M.G: My interest in the craft stems from my Aunt Kay, who was also a stage actress until her death in 1974. I was visiting my grandparents as a child and found her acting portfolio with everything intact: theatre textbooks, journals, etc. This was my introduction to theatre.  

My grandmother eventually caught me and began to teach me. That day, I learned about monologues and performed a few lines from God’s Trombone by James Weldon Johnson. It’s funny because I didn’t start acting until high school. I ended up with a theatre scholarship to the University of the Incarnate Word in San Antonio.

I.H: You’ve played a string of complex characters faced with daunting obstacles. How do you make yourself comfortable with the material in order to give a genuine performance?

M.G: Preparation is key – making sure I’m very familiar with my character.  I do a lot of homework. I watch how people interact and interview people who’ve shared similar experiences as my character. I study their body language, facial expressions, even how their voice drops when I ask an intimate question. What they show you gives you more than what they tell you.   

I.H: Does it ever feel like a “performance”, in the theatrical sense?

M.G: I don’t like to force emotions. I always keep an eye on what I’m doing and where the character is going. When I do feel like I’m “performing”, I step back and refocus on my character’s intention.

I.H: Is that intention what influences you to consider a new role?

M.G: The message of the project influences me. After reading a script, I question what the writer is saying. If I’m moved then I usually jump on board. I do not want to do anything that doesn’t move me to search for the core of the story.

I.H: Are there topics you consider taboo?

M.G: Doing anything just for a check. I never want that feeling.  

I.H: Is there a particular theme that you have found runs through your characters?

M.G: They all have wanted to live a better life. Some are more successful than others. If there is a theme, it’s that I find myself portraying characters that would have been forgotten otherwise.

I.H: When I talked with Mr. Smith, we talked about his vision and his work as being a sort of ‘cinematic activism’, especially in the films in which you’ve had a role.

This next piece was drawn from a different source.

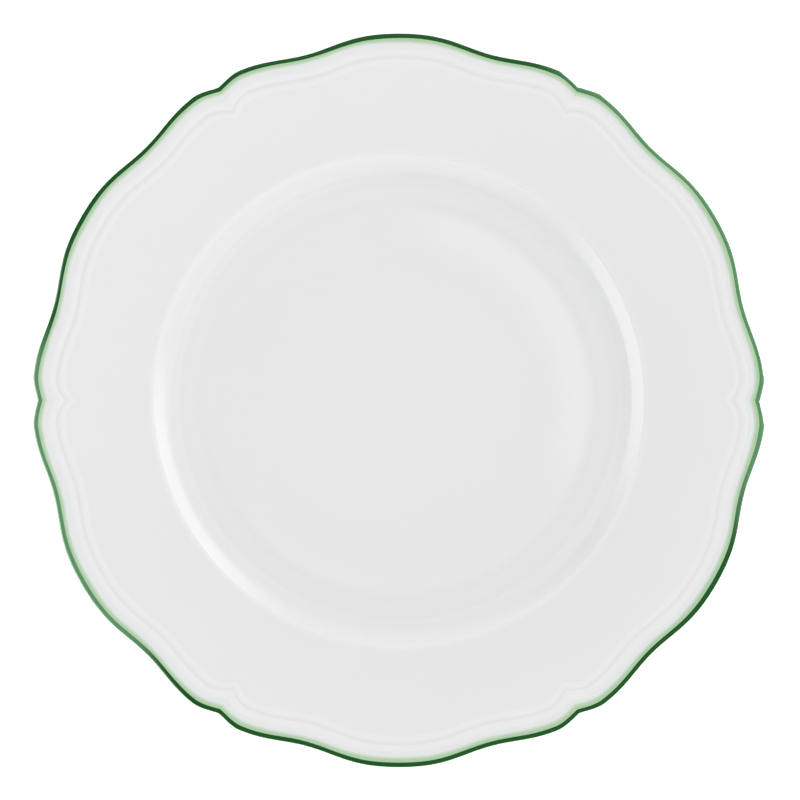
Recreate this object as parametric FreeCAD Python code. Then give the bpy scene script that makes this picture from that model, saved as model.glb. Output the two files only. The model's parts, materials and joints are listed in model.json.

What struck me is the sense of community between him and his collaborators. Everyone is committed to their part. Is there something within all of the actors and crew that is on a mission to bring these necessary stories to life? 

M.G: Very much so. These stories need to be told, they need to be brought to life. I cannot stress that enough. They are about situations that people may be afraid to confront and hesitant to accept, but they are needed. They are based on truth. This is life as it truly is, we have to confront it. Healing comes from facing the truth. Media had the power to heal the masses but few take that risk. It is a risky business, after all.  

I.H: What was the challenge of co-writing Dawn since it was your first film script?

M.G: Figuring out the means of collaboration. This was the first time Ya’ke and I wrote together. I’ve written many plays but never a screenplay so I wasn’t as confident. I wondered why he asked me to join him in writing Dawn. Then as we began the process, I got my answer.

Ya’ke had a difficult time writing Dawn because it was based on his sister. He wanted to be respectful of his family but he also knew he needed to be truthful. I’ve written about personal situations and it can be an emotional roller coaster. It was difficult for him to be this vulnerable but it’s something I’m still very proud of him for doing.

I.H: Would you consider your characters Nona in WOLF and Dawn as two sides of the same coin? Both of them are trying to get their lives together, but run into opposition.

Dawn’s is the social caste which practically throws ex-cons under the bus. Nona has some stability in her life and family. But when that thin line is crushed after finding out about the relationship between her son Carl (Jordan Cooper) and Bishop Anderson (Eugene Lee), she fights to keep everything afloat. Thoughts? 

M.G: I think both are similar and relatable in the regard that they, like all of us, are piecing together something resembling a life; trying to hold it together. They are fighters yet feel alone in their situations. They feel like failures but want to do better and be better people. They are fighting two different devils but hold the same desire to win.

I.H: If Dawn can’t have ‘the life’, or be in jail – where she felt secure – would she rather have no life whatsoever? She realizes that, in her position, the ‘regular type life’ means relying on the grace of others. Yet, she rarely finds that grace.

I see the film’s ending as being an indicator that Dawn’s fate is to continue stumbling along because she will not escape the past. She may not end up dead, but she’ll never know peace. In essence, do you believe Dawn has a death wish?

M.G: She’s lost and naïve. That’s one failure of prison. Prison does not accurately prepare convicts to re-enter society. It teaches them that if they follow A, B and C they will be successful. But what about preparing them for failure? What about preparing them to be alone without the support of friends, family or the government?

Dawn wants to succeed in life but when work, school and family fail her she becomes unsure of herself. She feels that there is no other way to survive. But as long as she is living there is hope for her. She may continue stumbling but there is hope.

I.H: Finally, a lot of detractors would say these stories will only attract a certain audience. Yet, WOLF and Dawn. – both harrowing films – have been received with praise. Do you believe it’s due to audiences wanting tangible stories and characters or is it a case of right place, right time?

M.G: Ya’ke still gets powerful messages from supporters regarding their experience seeing WOLF. I do believe audiences want something more from films and television and you’re seeing the results. More people are seeking out more and more material on the internet. Personally, I’m watching more webisodes than actual television shows. We want more!  

It presents those working and those watching with an opportunity to change the course. As artists, we must create challenging work. As actors we have to be mindful of how we depict each character. As an audience we need to support filmmakers who produce challenging work. It’s obvious but a change is due. If we all continue pressing, then something is bound to crack!